According to Wolfgang Butzkamm & John A. W. Caldwell (2009), comprehensible input, defined by Krashen as understanding messages, is indeed the necessary condition for acquisition, but it is not sufficient. Learners will crack the speech code only if they receive input that is comprehended at two levels. They must not only understand what is meant but also how things are quite literally expressed, i.e. how the different meaning components are put together to produce the message. This is the principle of dual comprehension. In many cases both types of understanding can be conflated into one process, in others not. The German phrase "Wie spät ist es?" is perfectly understood as "What time is it?" However learners need to know more: *How late is it? That’s what the Germans say literally, which gives us the anatomy of the phrase, and the logic behind it. Only now is understanding complete, and we come into full possession of the phrase which can become a recipe for many more sentences, such as "Wie alt ist es?" / "How old is it?" etc. According to Butzkamm & Caldwell (2009:64) "dually comprehended language input is the fuel for our language learning capacities".[8] It is both necessary and sufficient.

The theory underlies Krashen and Terrell's comprehension-based language learning methodology known as the natural approach (1983). The Focal Skills approach, first developed in 1988, is also based on the theory.[citation needed] English as a Second Language Podcast was also inspired by Krashen's ideas on providing comprehensible input to language acquirers.

The most popular competitors are the skill-building hypothesis and the comprehensible output hypothesis.[9] The input hypothesis is related to instructional scaffolding.

Applications in language teaching

Krashen designates learners into beginner and intermediate levels:[3]

Beginning level

Class time is filled with comprehensible oral input

  • Teachers must modify their speech so that it is comprehensible
  • Demands for speaking (output) are low; students are not forced to speak until ready
  • Grammar instruction is only included for students high school age and older
Intermediate level
  • Teaching uses comprehensible input drawn from academic texts, but modified so that subject-matter is sheltered, or limited. (Note that sheltered subject-matter teaching is not for beginners or native speakers of the target language.)
  • In sheltered instruction classes, the focus is on meaning, not form.

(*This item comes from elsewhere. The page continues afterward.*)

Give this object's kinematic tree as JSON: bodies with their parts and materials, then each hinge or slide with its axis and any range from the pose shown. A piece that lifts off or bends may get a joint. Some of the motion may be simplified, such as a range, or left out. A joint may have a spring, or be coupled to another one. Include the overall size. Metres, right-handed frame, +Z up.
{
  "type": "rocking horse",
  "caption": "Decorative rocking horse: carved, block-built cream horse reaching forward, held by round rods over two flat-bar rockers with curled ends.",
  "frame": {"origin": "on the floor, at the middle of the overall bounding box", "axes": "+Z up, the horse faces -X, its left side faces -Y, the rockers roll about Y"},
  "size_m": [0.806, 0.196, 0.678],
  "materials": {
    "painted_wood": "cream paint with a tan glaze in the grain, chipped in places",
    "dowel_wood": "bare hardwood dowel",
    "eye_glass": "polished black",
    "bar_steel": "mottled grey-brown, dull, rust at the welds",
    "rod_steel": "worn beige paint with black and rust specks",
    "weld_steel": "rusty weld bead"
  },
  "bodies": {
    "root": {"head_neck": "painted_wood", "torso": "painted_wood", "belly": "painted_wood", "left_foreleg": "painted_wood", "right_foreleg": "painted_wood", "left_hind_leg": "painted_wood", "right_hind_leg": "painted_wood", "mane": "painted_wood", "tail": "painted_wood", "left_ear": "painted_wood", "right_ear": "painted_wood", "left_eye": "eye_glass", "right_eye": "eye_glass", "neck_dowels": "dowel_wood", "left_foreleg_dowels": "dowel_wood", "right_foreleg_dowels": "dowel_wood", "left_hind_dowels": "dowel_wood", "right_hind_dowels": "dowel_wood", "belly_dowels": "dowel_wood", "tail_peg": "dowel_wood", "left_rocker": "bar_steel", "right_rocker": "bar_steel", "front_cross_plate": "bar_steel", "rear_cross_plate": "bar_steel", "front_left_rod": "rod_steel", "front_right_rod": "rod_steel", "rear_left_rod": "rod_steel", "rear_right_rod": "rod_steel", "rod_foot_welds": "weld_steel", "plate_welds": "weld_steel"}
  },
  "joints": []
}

As a practical matter, comprehensive input works with the following teaching techniques:

  1. The teacher should slow down and speak clearly and slowly, using short sentences and clauses.
  2. The teacher needs to prepare and use graphical or visual aids.
  3. Courses should use textbooks or supporting materials that are not overly cluttered.
  4. For students above 2nd grade, a study guide is useful.
  5. Classes should make use of multi-modal teaching techniques.
  6. Students may read aloud, with other students paraphrasing what they said.
  7. A small set of content vocabulary used repeatedly will be more easily acquired and allow students to acquire language structures.[10][11]

The Monitor Hypothesis: Definition and Criticism

Stephen Krashen is an educator and linguist who proposed the Monitor Model as his theory of second language acquisition in his influential text Principles and practice in second language acquisition in 1982. The Monitor Model posits five hypotheses about second language acquisition and learning:

However, despite the popularity and influence of the Monitor Model, the five hypotheses are not without criticism. The following sections offer a description of the third hypothesis of the theory, the monitor hypothesis, as well as the major criticism by other linguistics and educators surrounding the hypothesis.

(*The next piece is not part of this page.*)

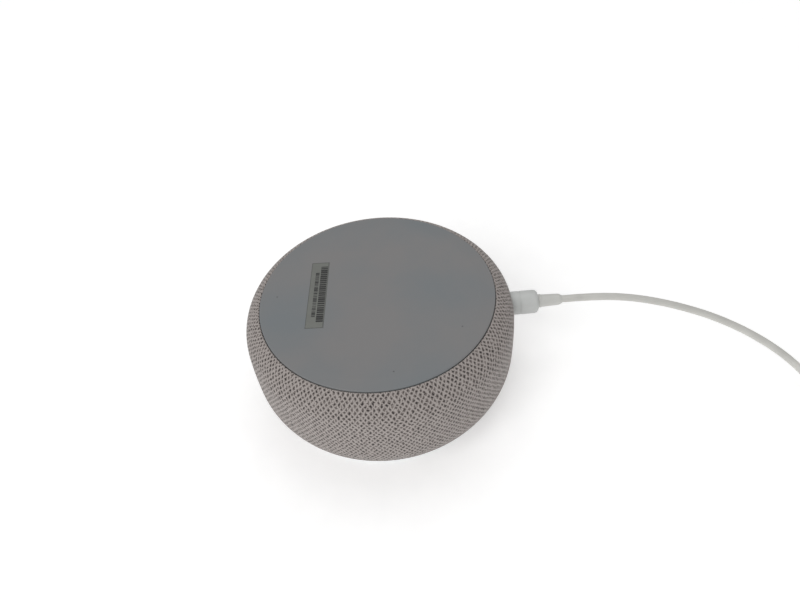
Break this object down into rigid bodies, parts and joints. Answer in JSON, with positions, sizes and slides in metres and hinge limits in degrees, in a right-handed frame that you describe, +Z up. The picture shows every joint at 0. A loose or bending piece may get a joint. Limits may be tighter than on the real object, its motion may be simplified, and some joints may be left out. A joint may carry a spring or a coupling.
{
  "type": "smart speaker",
  "caption": "Puck-shaped smart speaker with a fabric-wrapped side, lying on its button face with the rubber foot up, with a barrel-plug power lead and mains adapter.",
  "frame": {"origin": "on the floor, on the body's own axis, at the face of the top plate that the buttons are in; the speaker is stored lying on that face, as it was found", "axes": "+Z up, out of the rubber foot (down in normal use); +X out of the back, along the power and audio sockets"},
  "size_m": [0.2785, 0.1305, 0.044],
  "materials": {
    "knit_fabric": "woven, matt",
    "foot_rubber": "fine matt silicone",
    "top_plastic": "fine satin moulding",
    "light_guide": "milky, satin",
    "key_plastic": "fine satin moulding",
    "grille_plastic": "moulded",
    "black_plastic": "moulded",
    "circuit_board": "solder-masked laminate",
    "chip_black": "moulded package",
    "led_white": "clear package",
    "screw_steel": "zinc plated",
    "magnet_ferrite": "sintered, plated",
    "plate_steel": "plated",
    "coil_copper": "enamelled copper",
    "cone_paper": "coated pulp",
    "soft_rubber": "moulded",
    "foam_grey": "foam",
    "heat_sink_aluminium": "pressed sheet",
    "shield_tin": "tinned sheet",
    "label_paper": "printed film",
    "plug_plastic": "satin moulding",
    "plug_nickel": "nickel plated",
    "cord_pvc": "satin extruded sheath",
    "adapter_plastic": "fine textured moulding"
  },
  "bodies": {
    "speaker_body": {"fabric_sleeve": "knit_fabric", "grille_core": "grille_plastic", "port_bezel": "key_plastic", "top_plate": "top_plastic", "light_ring": "light_guide", "tact_switches": "chip_black", "mic_board": "circuit_board", "ring_leds": "led_white", "microphones": "shield_tin", "mic_gaskets": "soft_rubber", "ribbon_connectors": "chip_black", "ribbon_cable": "cord_pvc", "chassis": "black_plastic", "top_screws": "screw_steel", "enclosure_baffle": "black_plastic", "enclosure_cup": "black_plastic", "enclosure_foam": "foam_grey", "module_screws": "screw_steel", "speaker_grommets": "soft_rubber", "speaker_basket": "black_plastic", "speaker_gasket": "foam_grey", "speaker_front_plate": "plate_steel", "speaker_magnet": "magnet_ferrite", "speaker_yoke": "plate_steel", "speaker_surround": "soft_rubber", "speaker_spider": "knit_fabric", "speaker_wires": "soft_rubber", "main_board": "circuit_board", "dc_jack": "black_plastic", "dc_jack_pin": "plug_nickel", "audio_jack": "black_plastic", "shield_cans": "shield_tin", "thermal_pads": "foam_grey", "power_components": "chip_black", "heat_sink": "heat_sink_aluminium", "antennas": "circuit_board", "base_housing": "black_plastic", "base_screws": "screw_steel", "foot_adhesive": "foam_grey", "rubber_foot": "foot_rubber", "rating_label": "label_paper"},
    "volume_up_key": {"volume_up_button": "key_plastic"},
    "volume_down_key": {"volume_down_button": "key_plastic"},
    "action_key": {"action_button": "key_plastic"},
    "mic_mute_key": {"mic_mute_button": "key_plastic"},
    "cone_assembly": {"voice_coil": "coil_copper", "speaker_cone": "cone_paper", "dust_cap": "cone_paper"},
    "power_lead": {"plug_barrel": "plug_nickel", "plug_insulator": "black_plastic", "plug_housing": "plug_plastic", "plug_strain_relief": "plug_plastic", "power_cord": "cord_pvc", "cord_coil": "cord_pvc", "cord_tail": "cord_pvc", "adapter_case": "adapter_plastic", "adapter_cover": "adapter_plastic", "adapter_blades": "plug_nickel", "adapter_strain_relief": "plug_plastic", "adapter_circuit": "circuit_board"}
  },
  "joints": [
    {"name": "volume_up_press", "type": "slide", "parent": "speaker_body", "child": "volume_up_key", "axis": [0, 0, 1], "range_m": [0, 0.00035], "stiffness_N_per_m": 1500, "springref_m": -0.0003},
    {"name": "volume_down_press", "type": "slide", "parent": "speaker_body", "child": "volume_down_key", "axis": [0, 0, 1], "range_m": [0, 0.00035], "stiffness_N_per_m": 1500, "springref_m": -0.0003},
    {"name": "action_press", "type": "slide", "parent": "speaker_body", "child": "action_key", "axis": [0, 0, 1], "range_m": [0, 0.00035], "stiffness_N_per_m": 1500, "springref_m": -0.0003},
    {"name": "mic_mute_press", "type": "slide", "parent": "speaker_body", "child": "mic_mute_key", "axis": [0, 0, 1], "range_m": [0, 0.00035], "stiffness_N_per_m": 1500, "springref_m": -0.0003},
    {"name": "cone_excursion", "type": "slide", "parent": "speaker_body", "child": "cone_assembly", "axis": [0, 0, -1], "range_m": [-0.0015, 0.0015], "stiffness_N_per_m": 850, "deforming": ["speaker_surround", "speaker_spider"]},
    {"name": "plug_pull", "type": "slide", "parent": "speaker_body", "child": "power_lead", "axis": [1, 0, 0], "range_m": [0, 0.02]}
  ]
}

Definition of the Monitor Hypothesis

The third hypothesis, the monitor hypothesis, complements the acquisition-learning hypothesis by claiming that the only function of learning within second language acquisition is as an editor, or Monitor, for language use produced by the acquired system as well as to produce grammatical forms not yet acquired. The Monitor allows a language user to alter the form of an utterance either prior to production by consciously applying learned rules or after production via self-correction. In other words, the learned system monitors the output of the acquired system.

However, according to the monitor hypothesis, explicit knowledge of a language rule is not sufficient for the utilization of the Monitor; a language user must also have an adequate amount of time to consciously think about and apply learned rules. Additionally, the three conditions required by the Monitor—time, focus, and knowledge—are, as Krashen asserts, “necessary and not sufficient,” meaning that, despite the convenement of all three conditions, a language user may not utilize the Monitor.

Criticism of the Monitor Hypothesis

The major critique of the monitor hypothesis expands on the critique of the acquisition-learning hypothesis. According to the monitor hypothesis, the main purpose of language learning is to function as a Monitor for output produced by acquired system. However, as critics reveal through deeper investigation of the acquisition-learning distinction, to separate language learning clearly and adequately from language acquisition is impossible. Consequently, determining that the function of the learned system is as a Monitor only remains likewise impossible to prove.

Additionally, that the claim of learning-as-Monitor applies only to output after production invites further criticism of the hypothesis; second language learners can and do use the learned system to produce output as well as to facilitate comprehension. Such questions and evidence, therefore, invalidate the central claim of the monitor hypothesis.

Therefore, in spite of the influence of the Monitor Model in the field of second language acquisition, the third hypothesis, the monitor hypothesis, has not been without criticism as evidenced by the critiques offered by other linguists and educators in the field.